Tuesday, 30 December 2008


Mixed spice, also called pudding spice, is a British blend of sweet spices. This spice mixture can be purchased ready-mixed, but some cooks prefer experimenting and emphasizing different flavours and therefore make their own.

It is used in a variety of cakes and puddings, such as fruit cake, gingerbread and Christmas pudding. Buy or make in small quantities as the mixture loses its full rich flavour if stored for long periods of time. Keep in a cool dark place to prolong its shelf life. Allspice, cinnamon, cloves, nutmeg and ginger are the usual blend of spices, but some cooks add a few cardamom and coriander seeds.

The term "mixed spice" has been used for this blend of spices in cookbooks going back as far back as 1828. This date could probably be much earlier.

Do not confuse mixed spice with allspice and if a recipe calls for mixed spice, do not substitute with allspice. The flavours are completely different.
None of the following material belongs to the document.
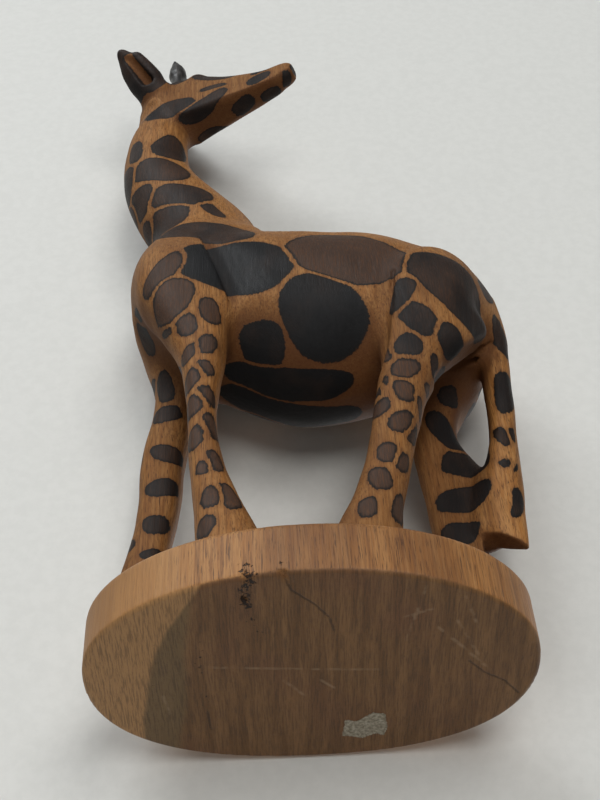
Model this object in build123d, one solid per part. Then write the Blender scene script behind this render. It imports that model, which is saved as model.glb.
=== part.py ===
"""Carved giraffe statue, looking back over its body, on an oval plinth.

Millimetres. +Z up, the plinth's underside on Z = 0 with its centre at the origin.
The giraffe's chest faces -X, its tail is at +X and its left side faces -Y.
One block of wood: each region of the carving is its own solid, and they meet face to face.
"""

import os
from math import cos, pi, radians, sin

from build123d import *

# Plinth
BASE_LENGTH = 84.6
BASE_WIDTH = 54.6
BASE_THICKNESS = 12.0
BASE_TOP_EDGE = 1.6
BASE_FOOT_EDGE = 0.6

# How square a section is: 2 is an ellipse, more is squarer
ROUND = 2.0
FULL = 2.15
CARVED = 2.5
BASE_LEFT_SIDE = 2.05
BASE_RIGHT_SIDE = 2.35
SECTION_POINTS = 24

# Barrel of the body: x, lowest z, highest z, half width
TORSO = [
    (-38.0, 107.0, 120.0, 5.0),
    (-35.5, 101.0, 126.0, 9.5),
    (-29.0, 93.0, 131.0, 13.5),
    (-20.0, 85.0, 132.0, 16.5),
    (-10.0, 79.0, 130.0, 18.5),
    (0.0, 74.5, 129.5, 19.0),
    (10.0, 74.5, 128.5, 19.0),
    (20.0, 77.5, 127.0, 18.5),
    (30.0, 80.0, 123.0, 17.0),
    (38.0, 82.5, 119.5, 14.5),
    (44.0, 86.0, 114.0, 11.0),
    (48.0, 91.0, 107.0, 6.0),
]

# Neck: centre x, centre y, centre z, lean of the section, half depth, half width
NECK = [
    (-17.0, 0.0, 121.0, -48.0, 17.5, 11.5),
    (-21.5, -0.2, 136.0, -46.0, 15.2, 10.8),
    (-26.5, -0.4, 148.0, -38.0, 12.2, 9.8),
    (-31.8, -0.6, 159.5, -24.0, 10.4, 9.0),
    (-34.2, -0.8, 171.0, -8.0, 9.0, 8.2),
    (-34.2, -1.0, 181.0, 3.0, 8.3, 7.4),
    (-33.0, -1.0, 191.0, 8.0, 7.4, 6.8),
    (-32.2, -1.0, 200.0, 4.0, 6.2, 6.0),
]

# Head: it is turned right round, and points back along +X and a little to the left
SKULL = (-31.0, -1.0, 200.0)
HEAD_YAW = -26.0
# distance ahead of the skull's middle, lowest z, highest z, half width
HEAD = [
    (-8.0, 196.5, 205.5, 3.0),
    (-6.0, 191.0, 210.0, 5.2),
    (0.0, 188.0, 213.0, 6.5),
    (6.0, 187.2, 212.8, 6.2),
    (12.0, 187.2, 210.8, 5.4),
    (18.0, 187.6, 206.0, 4.5),
    (25.0, 188.2, 201.5, 3.7),
    (32.0, 189.0, 198.4, 3.2),
    (37.0, 190.0, 197.4, 2.9),
    (39.4, 191.6, 196.0, 1.9),
]

# Legs: z, front edge x, back edge x, inner |y|, outer |y|
FRONT_LEFT_LEG = [
    (122.0, -31.0, -22.0, 6.0, 12.0),
    (112.0, -35.0, -17.5, 4.0, 17.0),
    (100.0, -35.5, -15.6, 4.5, 19.0),
    (86.0, -30.0, -14.6, 6.5, 18.8),
    (72.0, -24.8, -15.4, 8.5, 18.0),
    (56.0, -23.2, -17.0, 9.5, 17.0),
    (41.0, -22.4, -15.4, 9.5, 17.0),
    (26.0, -21.2, -10.6, 9.0, 18.0),
    (15.0, -20.6, -6.2, 8.0, 19.0),
    (9.0, -20.4, -4.2, 8.0, 19.0),
]
FRONT_RIGHT_LEG = [
    (122.0, -31.0, -22.0, 6.0, 12.0),
    (112.0, -35.0, -20.0, 4.0, 16.5),
    (100.0, -34.6, -20.0, 4.0, 18.0),
    (88.0, -32.6, -22.0, 5.0, 17.0),
    (74.0, -34.2, -24.6, 6.0, 16.0),
    (58.0, -35.4, -26.0, 6.5, 15.5),
    (40.0, -36.8, -28.2, 6.5, 15.0),
    (24.0, -37.4, -29.2, 6.5, 14.0),
    (9.0, -37.6, -28.4, 6.5, 13.0),
]
HIND_LEFT_LEG = [
    (113.0, 27.0, 36.0, 5.0, 12.0),
    (104.0, 23.0, 40.0, 4.0, 17.0),
    (93.0, 20.8, 41.0, 4.0, 19.5),
    (82.0, 19.8, 37.6, 5.5, 19.8),
    (70.0, 18.4, 32.0, 7.5, 19.0),
    (56.0, 15.8, 26.0, 9.0, 18.5),
    (42.0, 13.2, 22.4, 9.5, 18.0),
    (28.0, 8.8, 19.2, 9.5, 18.0),
    (16.0, 3.4, 17.8, 9.0, 18.5),
    (9.0, 0.6, 17.6, 9.0, 18.5),
]
HIND_RIGHT_LEG = [
    (114.0, 28.0, 37.0, 5.0, 12.0),
    (104.0, 24.5, 42.0, 3.0, 16.5),
    (93.0, 24.0, 43.5, 2.5, 18.0),
    (84.0, 25.4, 41.5, 3.5, 17.5),
    (74.0, 26.4, 36.6, 4.5, 16.5),
    (66.0, 26.4, 37.0, 5.0, 16.0),
    (56.0, 27.0, 41.8, 5.0, 15.5),
    (46.0, 27.6, 43.2, 4.8, 15.2),
    (36.0, 28.0, 42.2, 4.6, 15.0),
    (26.0, 28.4, 40.6, 4.6, 15.0),
    (17.0, 28.0, 39.2, 4.8, 15.0),
    (9.0, 27.6, 38.2, 5.0, 15.0),
]

# Tail: z, front edge x, back edge x, inner y, outer y (y to the giraffe's right is positive)
TAIL = [
    (108.0, 38.0, 45.5, -4.5, 4.5),
    (99.0, 42.4, 49.4, -4.5, 4.5),
    (90.0, 44.0, 49.8, -3.5, 4.0),
    (76.0, 42.6, 48.9, -2.5, 4.5),
    (62.0, 41.8, 48.1, -1.2, 6.5),
    (48.0, 38.6, 47.2, 0.0, 8.2),
    (38.0, 38.0, 46.8, 1.0, 9.2),
    (31.0, 38.8, 46.2, 1.6, 9.0),
    (28.0, 41.0, 45.2, 2.6, 8.0),
]

# Ears: root and tip measured from the skull's middle: ahead, to the side, up
EAR_ROOT = (-1.5, 4.4, 5.0)
EAR_TIP = (-8.0, 16.5, 19.0)
# The way the broad face of an ear runs: ahead, to the side, up
EAR_BROAD = (0.92, 0.18, 0.33)
# share of the ear's length, half width, half thickness
EAR = [
    (0.0, 3.2, 2.4),
    (0.25, 4.0, 2.2),
    (0.5, 4.4, 1.9),
    (0.8, 3.2, 1.5),
    (0.97, 1.5, 0.9),
]

# Horns: root and tip from the skull's middle, and radii
HORN_ROOT = (3.4, 2.4, 9.0)
HORN_TIP = (3.0, 3.1, 26.0)
HORN_ROOT_R = 2.2
HORN_TIP_R = 1.6
HORN_TIP_ROUND = 1.28

# Scrap of paper label let into the underside: its middle, and its torn outline round that
LABEL_CENTRE = (9.6, 17.5)
LABEL_OUTLINE = [
    (-4.1, 2.9),
    (-3.7, -1.9),
    (-1.3, -1.3),
    (1.6, -3.9),
    (4.0, -3.3),
    (4.5, 1.1),
    (3.9, 3.4),
    (2.2, 2.6),
    (-0.2, 4.0),
]
LABEL_THICKNESS = 0.2


def section(plane, half_a, half_b, power=ROUND, left_power=None):
    """One closed face on plane, half_a by half_b. power says how square; left_power is for its -Y half."""
    points = []
    for i in range(SECTION_POINTS):
        turn = 2 * pi * i / SECTION_POINTS
        c, s = cos(turn), sin(turn)
        on_left = i > SECTION_POINTS / 2
        flatness = 2 / (left_power if left_power and on_left else power)
        along = half_a * abs(c) ** flatness * (1 if c > 0 else -1)
        across = half_b * abs(s) ** flatness * (1 if s > 0 else -1)
        points.append(plane.from_local_coords(Vector(along, across, 0)))
    return Face(Wire(Edge.make_spline(points, periodic=True)))


def upright(stations, side=1, power=CARVED):
    """A limb lofted through level sections: z, front x, back x, inner y, outer y."""
    faces = []
    for z, front, back, inner, outer in stations:
        middle = ((front + back) / 2, side * (inner + outer) / 2, z)
        faces.append(section(Plane(middle), (back - front) / 2, (outer - inner) / 2, power))
    return loft(faces)


def barrel(stations):
    """The body, lofted along X: x, lowest z, highest z, half width."""
    faces = []
    for x, low, high, half_width in stations:
        plane = Plane((x, 0, (low + high) / 2), x_dir=(0, 1, 0), z_dir=(1, 0, 0))
        faces.append(section(plane, half_width, (high - low) / 2, FULL))
    return loft(faces)


def neck():
    faces = []
    for x, y, z, lean, half_depth, half_width in NECK:
        axis = (sin(radians(lean)), 0, cos(radians(lean)))
        across = (cos(radians(lean)), 0, -sin(radians(lean)))
        faces.append(section(Plane((x, y, z), x_dir=across, z_dir=axis), half_depth, half_width))
    return loft(faces)


AHEAD = Vector(cos(radians(HEAD_YAW)), sin(radians(HEAD_YAW)), 0)
ASIDE = Vector(-sin(radians(HEAD_YAW)), cos(radians(HEAD_YAW)), 0)


def in_head(ahead, aside, up):
    """A point given from the skull's middle, in the statue's frame."""
    return Vector(*SKULL) + AHEAD * ahead + ASIDE * aside + Vector(0, 0, up)


def head():
    faces = []
    for ahead, low, high, half_width in HEAD:
        plane = Plane(in_head(ahead, 0, (low + high) / 2 - SKULL[2]), x_dir=ASIDE, z_dir=AHEAD)
        faces.append(section(plane, half_width, (high - low) / 2, CARVED))
    return loft(faces)


def ear(side):
    root = in_head(EAR_ROOT[0], side * EAR_ROOT[1], EAR_ROOT[2])
    tip = in_head(EAR_TIP[0], side * EAR_TIP[1], EAR_TIP[2])
    along = (tip - root).normalized()
    ahead, aside, up = EAR_BROAD
    broad = AHEAD * ahead + ASIDE * aside * side + Vector(0, 0, up)
    faces = []
    for share, half_width, half_thickness in EAR:
        plane = Plane(root + (tip - root) * share, x_dir=broad, z_dir=along)
        faces.append(section(plane, half_width, half_thickness))
    return loft(faces)


def horn(side):
    root = in_head(HORN_ROOT[0], side * HORN_ROOT[1], HORN_ROOT[2])
    tip = in_head(HORN_TIP[0], side * HORN_TIP[1], HORN_TIP[2])
    along = (tip - root).normalized()
    shaft = Cone(HORN_ROOT_R, HORN_TIP_R, (tip - root).length)
    shaft = Plane((root + tip) / 2, z_dir=along) * shaft
    rounded = shaft.edges().sort_by_distance(tip)[0]
    return fillet(rounded, HORN_TIP_ROUND)


def base():
    outline = section(Plane.XY, BASE_LENGTH / 2, BASE_WIDTH / 2, BASE_RIGHT_SIDE, BASE_LEFT_SIDE)
    slab = extrude(outline, BASE_THICKNESS)
    slab = fillet(slab.edges().group_by(Axis.Z)[-1], BASE_TOP_EDGE)
    return fillet(slab.edges().group_by(Axis.Z)[0], BASE_FOOT_EDGE)


def label():
    outline = Polyline(*LABEL_OUTLINE, close=True)
    scrap = extrude(make_face(outline), LABEL_THICKNESS)
    return Pos(*LABEL_CENTRE, 0) * scrap


def trimmed(shape, *neighbours):
    """shape without what its neighbours already fill, as its largest solid."""
    for other in neighbours:
        shape = shape - other
    return max(shape.solids(), key=lambda solid: solid.volume)


def main():
    os.makedirs("parts", exist_ok=True)
    paper = label()
    plinth = base() - paper
    body = barrel(TORSO)
    throat = trimmed(neck(), body)
    skull = trimmed(head(), throat, body)
    legs = {
        "front_left_leg": upright(FRONT_LEFT_LEG, side=-1),
        "front_right_leg": upright(FRONT_RIGHT_LEG, side=1),
        "hind_left_leg": upright(HIND_LEFT_LEG, side=-1),
        "hind_right_leg": upright(HIND_RIGHT_LEG, side=1),
    }
    legs = {name: trimmed(leg, body, throat, plinth) for name, leg in legs.items()}
    nodes = {
        "base": plinth,
        "torso": body,
        "neck": throat,
        "head": skull,
        **legs,
        "tail": trimmed(upright(TAIL), body, *legs.values()),
        "left_ear": trimmed(ear(1), skull, throat),
        "right_ear": trimmed(ear(-1), skull, throat),
        "left_horn": trimmed(horn(1), skull),
        "right_horn": trimmed(horn(-1), skull),
        "paper_label": paper,
    }
    for name, shape in nodes.items():
        export_step(shape, f"parts/{name}.step")


main()
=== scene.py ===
"""Looks of the carved giraffe statue: one block of wood, shaped by gouge and knife and stained with spots.

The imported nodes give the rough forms. They are blended into one carved volume, cut with the grooves and
facets of the carver's tools, and divided again into one closed piece per node. Working units are
millimetres; the pieces are written in metres.
"""

import math

import bmesh
import bpy
import numpy as np
import openvdb
from mathutils import Matrix, Vector


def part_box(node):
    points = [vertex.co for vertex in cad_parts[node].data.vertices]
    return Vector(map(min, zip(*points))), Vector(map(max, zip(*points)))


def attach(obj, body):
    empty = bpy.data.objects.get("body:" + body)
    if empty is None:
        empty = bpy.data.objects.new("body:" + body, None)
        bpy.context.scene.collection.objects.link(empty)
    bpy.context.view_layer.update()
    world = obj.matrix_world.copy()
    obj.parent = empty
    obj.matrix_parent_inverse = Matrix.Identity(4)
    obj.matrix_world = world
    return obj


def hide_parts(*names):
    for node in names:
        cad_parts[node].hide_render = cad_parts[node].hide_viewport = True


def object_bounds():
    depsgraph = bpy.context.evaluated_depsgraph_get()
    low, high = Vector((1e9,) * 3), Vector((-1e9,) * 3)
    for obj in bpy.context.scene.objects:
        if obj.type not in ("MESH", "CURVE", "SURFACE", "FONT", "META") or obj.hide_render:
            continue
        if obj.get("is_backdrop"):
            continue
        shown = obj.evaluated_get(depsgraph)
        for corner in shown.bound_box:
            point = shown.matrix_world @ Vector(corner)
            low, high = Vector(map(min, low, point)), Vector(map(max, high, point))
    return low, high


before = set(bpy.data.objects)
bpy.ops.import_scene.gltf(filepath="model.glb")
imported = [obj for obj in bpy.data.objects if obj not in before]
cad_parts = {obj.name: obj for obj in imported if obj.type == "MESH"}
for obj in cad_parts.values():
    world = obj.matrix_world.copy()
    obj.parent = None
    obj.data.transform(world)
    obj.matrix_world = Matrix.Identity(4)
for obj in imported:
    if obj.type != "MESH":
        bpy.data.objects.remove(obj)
size_at_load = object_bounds()

MM = 0.001
VOXEL = 0.5
# Distances are measured this far from a surface
REACH = 9.0
# Free space kept round the statue and round each piece
MARGIN = 4.0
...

Allspice, also called Jamaica pepper, Kurundu, Myrtle pepper, pimento, or newspice, is a spice derived from the dried unripe fruit of the Pimenta dioica , a tree native to the West Indies, southern Mexico and Central America. It is available ground or in seed form, and used in a variety of dishes such as pickles, casseroles, cakes and puddings.

The name "allspice" was coined by the English, who thought it combined the flavour of several aromatic spices, such as cinnamon, nutmeg, and cloves.

Therefore, ground allspice is not, as some people believe, a mixture of spices. Rather, it is the dried fruit of the Pimenta dioica plant. The fruit is picked when it is green and unripe and traditionally dried in the sun. When dry, the fruits are brown and resemble large brown peppercorns. The whole fruits have a longer shelf life than the powdered product and produce a more aromatic product when freshly ground before use.

The leaves of the allspice plant are also used in cooking. For cooking, fresh leaves are used where available. They are similar in texture to bay leaves and are thus infused during cooking and then removed before serving. Unlike bay leaves, they lose much flavour when dried and stored. The leaves and wood are often used for smoking meats where allspice is a local crop. Allspice can also be found in essential oil form.

Allspice is one of the most important ingredients of Caribbean cuisine. It is used in Caribbean jerk seasoning (the wood is used to smoke jerk in Jamaica, although the spice is a good substitute) and in pickling. It is also an ingredient in commercial sausage preparations and curry powders. Allspice is also indispensable in Middle Eastern cuisine but throughout the world, allspice is commonly used in cakes and puddings. Allspice is also a main flavor used in barbecue sauces.


Carol said...

i shall def. try this out,
good site, good memories and enlightening info on various things in life allspice. cream cheese - good reading stuff

VG said...

Thanks for visiting Carol and for your feedback. Hope to see you here often.